We may be nearing the “Great Senior Sell-Off” where Baby Boomers want to sell their homes but there may not be enough younger people to buy them:
In the coming years, baby boomers will be moving on (inching further through the python, if you will). “They will want to sell their homes, and they’re hoping there are people behind them to buy their homes,” says Nelson, director of the Metropolitan Research Center at the University of Utah. He expects that in growing metros like Atlanta and Dallas, those buyers will be waiting. But elsewhere, in shrinking and stagnant cities across the country, the story will be quite different. Nelson calls what’s coming the “great senior sell-off.” It’ll start sometime later this decade (Nelson is defining baby boomers as those people born between 1946 and 1964). And he predicts that it could cause our next real housing crisis.

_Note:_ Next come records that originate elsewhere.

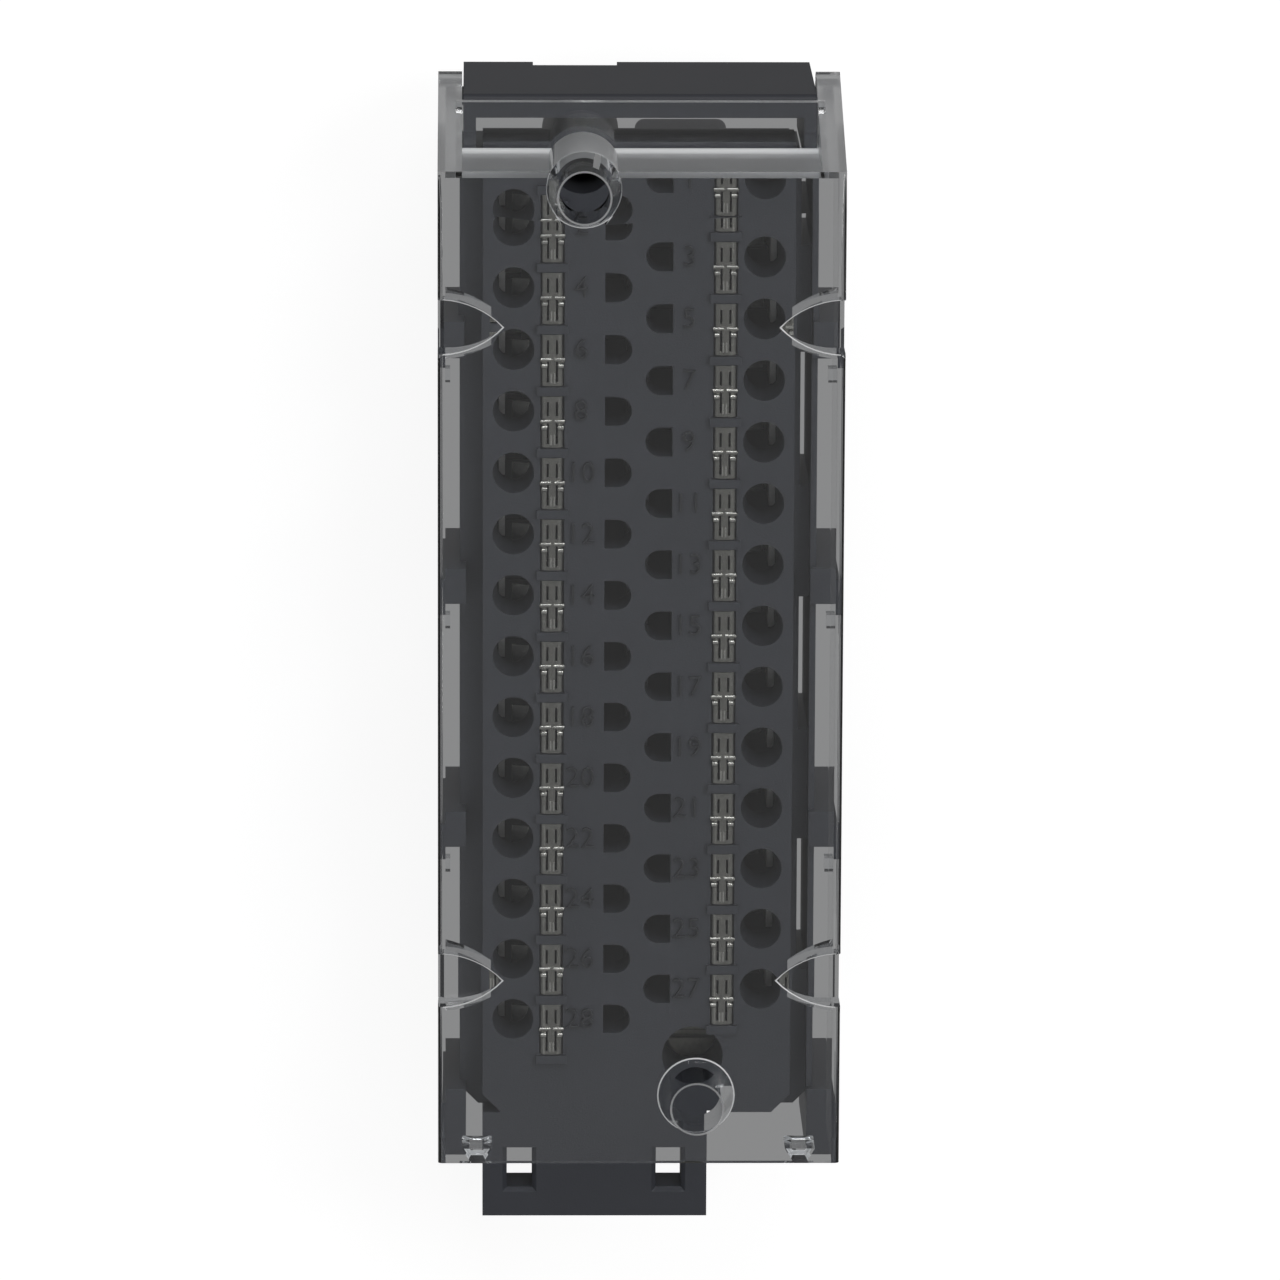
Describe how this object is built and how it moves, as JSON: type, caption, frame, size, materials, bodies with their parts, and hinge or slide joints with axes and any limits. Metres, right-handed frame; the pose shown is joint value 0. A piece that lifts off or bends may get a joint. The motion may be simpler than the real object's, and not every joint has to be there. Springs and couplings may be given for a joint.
{
  "type": "removable spring terminal block",
  "caption": "Removable terminal block with staggered wire funnels, spring clamps and test holes, a hinged clear cover with screwdriver tubes, captive screws and a windowed lug.",
  "frame": {"origin": "middle of the footprint, in the plane of the plug's rear face", "axes": "+Z from the plug to the wiring side, +Y along the block to the hinge, +X across it"},
  "size_m": [0.032, 0.0932, 0.0418],
  "materials": {
    "housing_plastic": "fine satin texture",
    "base_plastic": "fine satin texture",
    "cover_clear": "clear and polished",
    "spring_steel": "bright strip",
    "contact_metal": "tinned",
    "screw_steel": "plated",
    "retainer_steel": "plated"
  },
  "bodies": {
    "block": {"housing": "housing_plastic", "connector_base": "base_plastic", "contact_bars_left": "contact_metal", "contact_bars_right": "contact_metal", "clamp_spring_01": "spring_steel", "clamp_spring_02": "spring_steel", "clamp_spring_03": "spring_steel", "clamp_spring_04": "spring_steel", "clamp_spring_05": "spring_steel", "clamp_spring_06": "spring_steel", "clamp_spring_07": "spring_steel", "clamp_spring_08": "spring_steel", "clamp_spring_09": "spring_steel", "clamp_spring_10": "spring_steel", "clamp_spring_11": "spring_steel", "clamp_spring_12": "spring_steel", "clamp_spring_13": "spring_steel", "clamp_spring_14": "spring_steel", "clamp_spring_15": "spring_steel", "clamp_spring_16": "spring_steel", "clamp_spring_17": "spring_steel", "clamp_spring_18": "spring_steel", "clamp_spring_19": "spring_steel", "clamp_spring_20": "spring_steel", "clamp_spring_21": "spring_steel", "clamp_spring_22": "spring_steel", "clamp_spring_23": "spring_steel", "clamp_spring_24": "spring_steel", "clamp_spring_25": "spring_steel", "clamp_spring_26": "spring_steel", "clamp_spring_27": "spring_steel", "clamp_spring_28": "spring_steel"},
    "cover": {"clear_cover": "cover_clear"},
    "upper_catch": {"upper_retainer": "retainer_steel"},
    "upper_fixing": {"upper_screw": "screw_steel"},
    "lower_catch": {"lower_retainer": "retainer_steel"},
    "lower_fixing": {"lower_screw": "screw_steel"}
  },
  "joints": [
    {"name": "cover_hinge", "type": "hinge", "parent": "block", "child": "cover", "pos_m": [0, 0.04475, 0.0205], "axis": [-1, 0, 0], "range_deg": [0, 105]},
    {"name": "upper_screw_travel", "type": "slide", "parent": "block", "child": "upper_catch", "axis": [0, 0, 1], "range_m": [0, 0.0036]},
    {"name": "upper_screw_turn", "type": "hinge", "parent": "upper_catch", "child": "upper_fixing", "pos_m": [-0.00455, 0.0399, 0.0173], "axis": [0, 0, 1], "continuous": true},
    {"name": "lower_screw_travel", "type": "slide", "parent": "block", "child": "lower_catch", "axis": [0, 0, 1], "range_m": [0, 0.0036]},
    {"name": "lower_screw_turn", "type": "hinge", "parent": "lower_catch", "child": "lower_fixing", "pos_m": [0.00455, -0.03315, 0.0173], "axis": [0, 0, 1], "continuous": true}
  ]
}
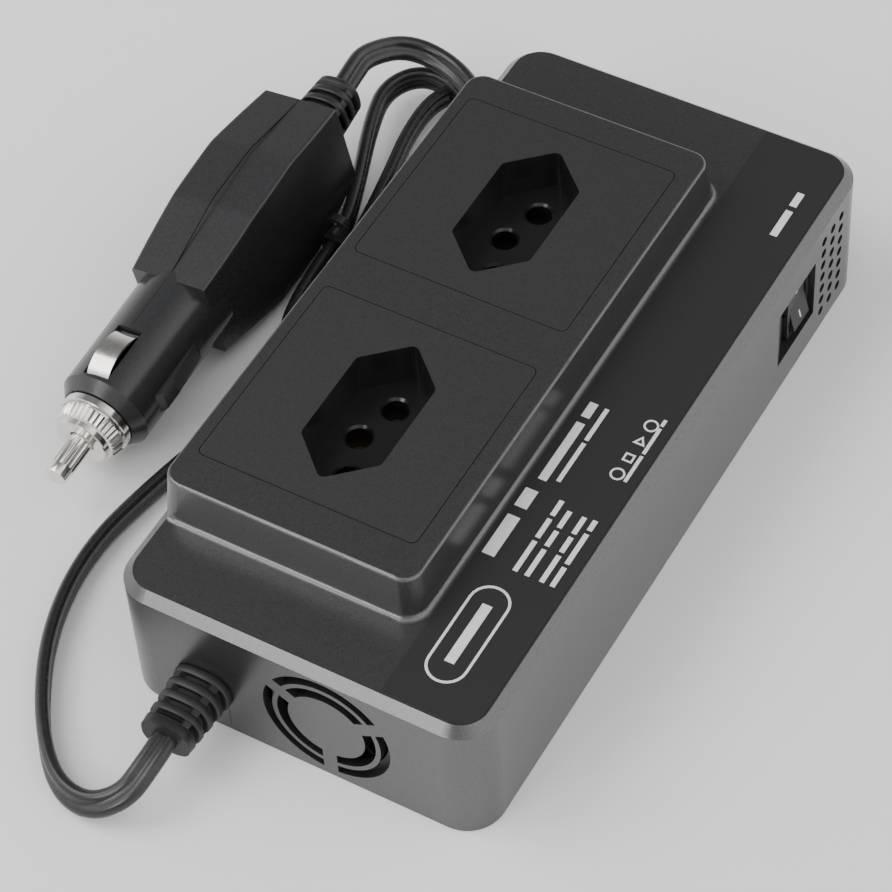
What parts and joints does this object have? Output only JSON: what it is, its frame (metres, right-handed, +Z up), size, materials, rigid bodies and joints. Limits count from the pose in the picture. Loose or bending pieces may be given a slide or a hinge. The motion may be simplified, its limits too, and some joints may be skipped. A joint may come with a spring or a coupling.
{
  "type": "power inverter",
  "caption": "Flat car power inverter with two recessed three-pin outlets on a raised block, side rocker switch, fan grille, tied flat input cord and lighter-socket plug.",
  "frame": {"origin": "centre of the underside of the casing", "axes": "+X across the casing towards the switch side, +Y along the casing from the gland and fan end to the charging-port end, +Z up"},
  "size_m": [0.1299, 0.2083, 0.0432],
  "materials": {
    "casing_graphite": "satin metallic graphite, fine sparkle",
    "label_black": null,
    "outlet_black": "satin graphite face, glossy black recess",
    "black_plastic": "moulded black",
    "plug_black": "semi-gloss dark grey",
    "cord_black": "satin black PVC",
    "pad_rubber": "matt",
    "nickel": "bright nickel plate",
    "steel": "zinc plated",
    "brass": "plain",
    "copper_wire": "enamelled copper",
    "ferrite": "dark grey ferrite",
    "board_green": "solder mask",
    "alu": "extruded",
    "can_blue": "printed sleeve",
    "fuse_clear": "tinted",
    "switch_white": "black rocker with white marks",
    "lead_red": "insulated lead"
  },
  "bodies": {
    "inverter": {"top_shell": "casing_graphite", "bottom_cover": "casing_graphite", "rubber_pads": "pad_rubber", "casing_screws": "steel", "label_panel": "label_black", "outlet_insert_front": "outlet_black", "outlet_insert_rear": "outlet_black", "outlet_contacts_front": "brass", "outlet_contacts_rear": "brass", "outlet_backing_front": "black_plastic", "outlet_backing_rear": "black_plastic", "fan_frame": "black_plastic", "fan_stator": "copper_wire", "fan_screws": "steel", "switch_body": "black_plastic", "switch_terminals": "brass", "main_board": "board_green", "board_screws": "steel", "transformer_core": "ferrite", "transformer_winding": "copper_wire", "choke_core": "ferrite", "choke_winding": "copper_wire", "input_capacitors": "can_blue", "high_voltage_capacitor": "can_blue", "heat_sink_input": "alu", "heat_sink_output": "alu", "input_transistors": "black_plastic", "output_transistors": "black_plastic", "controller_chips": "black_plastic", "fuse_holder": "black_plastic", "board_fuses": "fuse_clear", "buzzer": "black_plastic", "usb_board": "board_green", "usb_pin_headers": "black_plastic", "usb_shells": "nickel", "usb_tongues": "black_plastic", "cord_gland": "cord_black", "input_leads": "lead_red", "output_leads": "lead_red", "plug_shell_left": "plug_black", "plug_shell_right": "plug_black", "plug_nose_ring": "nickel", "plug_tip_spring": "steel", "plug_side_tab_left": "plug_black", "plug_side_tab_right": "plug_black", "plug_strain_relief": "cord_black", "plug_inner_lead": "lead_red", "cord_lead": "cord_black", "cord_tail": "cord_black", "cord_hank": "cord_black", "cord_tie": "black_plastic"},
    "fan_rotor": {"fan_rotor": "black_plastic"},
    "power_rocker": {"power_rocker": "switch_white"},
    "plug_tip": {"plug_tip": "nickel", "plug_fuse": "fuse_clear"},
    "plug_contact_upper": {"plug_contact_upper": "nickel"},
    "plug_contact_lower": {"plug_contact_lower": "nickel"}
  },
  "joints": [
    {"name": "fan_spin", "type": "hinge", "parent": "inverter", "child": "fan_rotor", "pos_m": [0.007, -0.077, 0.0161], "axis": [0, 1, 0], "continuous": true},
    {"name": "power_switch", "type": "hinge", "parent": "inverter", "child": "power_rocker", "pos_m": [0.038, 0.0551, 0.0161], "axis": [0, 1, 0], "range_deg": [0, 16]},
    {"name": "plug_tip_press", "type": "slide", "parent": "inverter", "child": "plug_tip", "axis": [0, 0.9979, 0.0645], "range_m": [0, 0.003], "stiffness_N_per_m": 900, "springref_m": -0.003, "deforming": ["plug_tip_spring"]},
    {"name": "upper_contact_press", "type": "slide", "parent": "inverter", "child": "plug_contact_upper", "axis": [0.1323, 0.064, -0.9891], "range_m": [0, 0.0015], "stiffness_N_per_m": 900, "springref_m": -0.001},
    {"name": "lower_contact_press", "type": "slide", "parent": "inverter", "child": "plug_contact_lower", "axis": [-0.1323, -0.064, 0.9891], "range_m": [0, 0.0015], "stiffness_N_per_m": 900, "springref_m": -0.001}
  ]
}
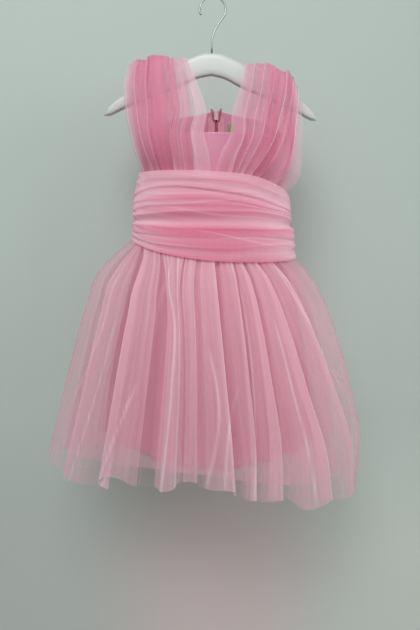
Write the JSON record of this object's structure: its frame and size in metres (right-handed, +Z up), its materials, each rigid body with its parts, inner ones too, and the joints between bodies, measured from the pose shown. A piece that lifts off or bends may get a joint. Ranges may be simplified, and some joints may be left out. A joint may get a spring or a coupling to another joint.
{
  "type": "toddler party dress on a hanger",
  "caption": "Toddler party dress with gathered tulle shoulder drapes, a draped sash, a full layered skirt and a back zip, hanging on a child's hanger.",
  "frame": {"origin": "inside top of the hanger's hook, where a rail holds it", "axes": "+Z up, the dress faces -Y, and +X is right as seen from the front"},
  "size_m": [0.45, 0.2566, 0.703],
  "materials": {
    "white_plastic": "smooth, slightly glossy",
    "steel_wire": "grey wire",
    "pink_satin": "satin with a soft sheen",
    "pink_lining": "matte lining",
    "pink_tulle": "fine net, translucent",
    "layered_tulle": "several layers of fine net, nearly opaque",
    "zip_tape": "woven tape",
    "zip_metal": "painted rose",
    "label_cloth": "woven, blank"
  },
  "bodies": {
    "dress": {"hanger_body": "white_plastic", "hanger_hook": "steel_wire", "bodice_front": "pink_satin", "bodice_back_left": "pink_satin", "bodice_back_right": "pink_satin", "drape_left": "pink_tulle", "drape_right": "pink_tulle", "sash_front": "layered_tulle", "sash_back_left": "layered_tulle", "sash_back_right": "layered_tulle", "skirt_lining_front": "pink_lining", "skirt_lining_back_left": "pink_lining", "skirt_lining_back_right": "pink_lining", "skirt_under_tulle_front": "pink_tulle", "skirt_under_tulle_back_left": "pink_tulle", "skirt_under_tulle_back_right": "pink_tulle", "skirt_outer_tulle_front": "pink_tulle", "skirt_outer_tulle_back_left": "pink_tulle", "skirt_outer_tulle_back_right": "pink_tulle", "zip_tape_left": "zip_tape", "zip_tape_right": "zip_tape", "zip_chain": "zip_tape", "zip_slider": "zip_metal", "neck_label": "label_cloth"},
    "pull_tab": {"zip_pull_tab": "zip_metal"}
  },
  "joints": [
    {"name": "pull_tab_swing", "type": "hinge", "parent": "dress", "child": "pull_tab", "pos_m": [0.005, 0.04754, -0.1563], "axis": [1, 0, 0], "range_deg": [0, 150]}
  ]
}
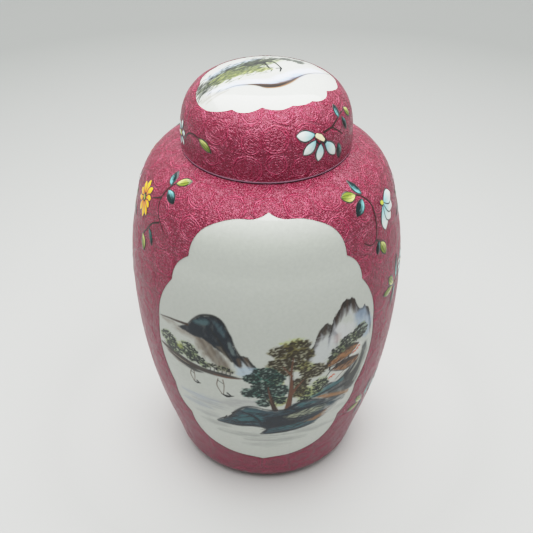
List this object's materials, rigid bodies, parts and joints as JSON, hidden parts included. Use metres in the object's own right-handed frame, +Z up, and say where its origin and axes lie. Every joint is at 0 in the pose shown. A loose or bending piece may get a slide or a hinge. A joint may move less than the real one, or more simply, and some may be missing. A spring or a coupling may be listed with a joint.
{
  "type": "ginger jar",
  "caption": "Covered porcelain ginger jar: a baluster body with a foot ring and plain neck, and a loose domed lid over the neck.",
  "frame": {"origin": "on the jar's axis, on the surface that the foot ring rests on", "axes": "+Z up along the jar's axis; the painted front panel faces -Y"},
  "size_m": [0.14, 0.14, 0.2238],
  "materials": {
    "body_porcelain": "opaque ruby-pink enamel with fine scratched scrollwork, and glossy white glaze in the painted panels, inside and under the foot",
    "lid_porcelain": "opaque ruby-pink enamel with fine scratched scrollwork, and glossy white glaze on the crown and inside"
  },
  "bodies": {
    "jar": {"jar": "body_porcelain"},
    "lid": {"lid": "lid_porcelain"}
  },
  "joints": [
    {"name": "lid_lift", "type": "slide", "parent": "jar", "child": "lid", "axis": [0, 0, 1], "range_m": [0, 0.1]}
  ]
}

“Ok, if there’s 1.5 to 2 million homes coming on the market every year at the end of this decade from senior households selling off,” Nelson asks, “who’s behind them to buy? My guess is not enough.”…
A vast majority of today’s households with children still want such houses, Nelson says. But about a quarter of them want something else, like condos and urban townhouses. That demand “used to be almost zero percent, and if it’s now 25 percent,” Nelson says, “that’s a small share of the market but a huge shift in the market.” And this is half of the reason why many baby boomers may not find buyers for their homes. “Even if the numbers matched,” Nelson says, “the preferences don’t.”
Demographics will further complicate this picture. We’re moving toward a future in America when minorities will become the majority. But given entrenched educational achievement gaps, particularly for the fast-growing Hispanic population, Nelson fears that the U.S. is not doing a good job educating the “new majority” to make the kinds of incomes that will be required to buy the homes we’ve already built.
A number of commentators have argued we may be on the verge of this with younger generations have less interest in owning a home. I haven’t seen an argument about the demographic angle before but it is also intriguing.
The article also hints that this phenomenon might not be evenly spread across the United States. What happens to exurban locations as Baby Boomers and others desire more urban locations? What happens to communities with bigger homes that people no longer want? While these sorts of problems in the United States have been localized in places like Detroit, this could become a bigger issue.
This may be a larger problem involving more people than Baby Boomers. What if a county or society makes a rapid switch away from homeownership and toward renting? What happens to that existing housing stock?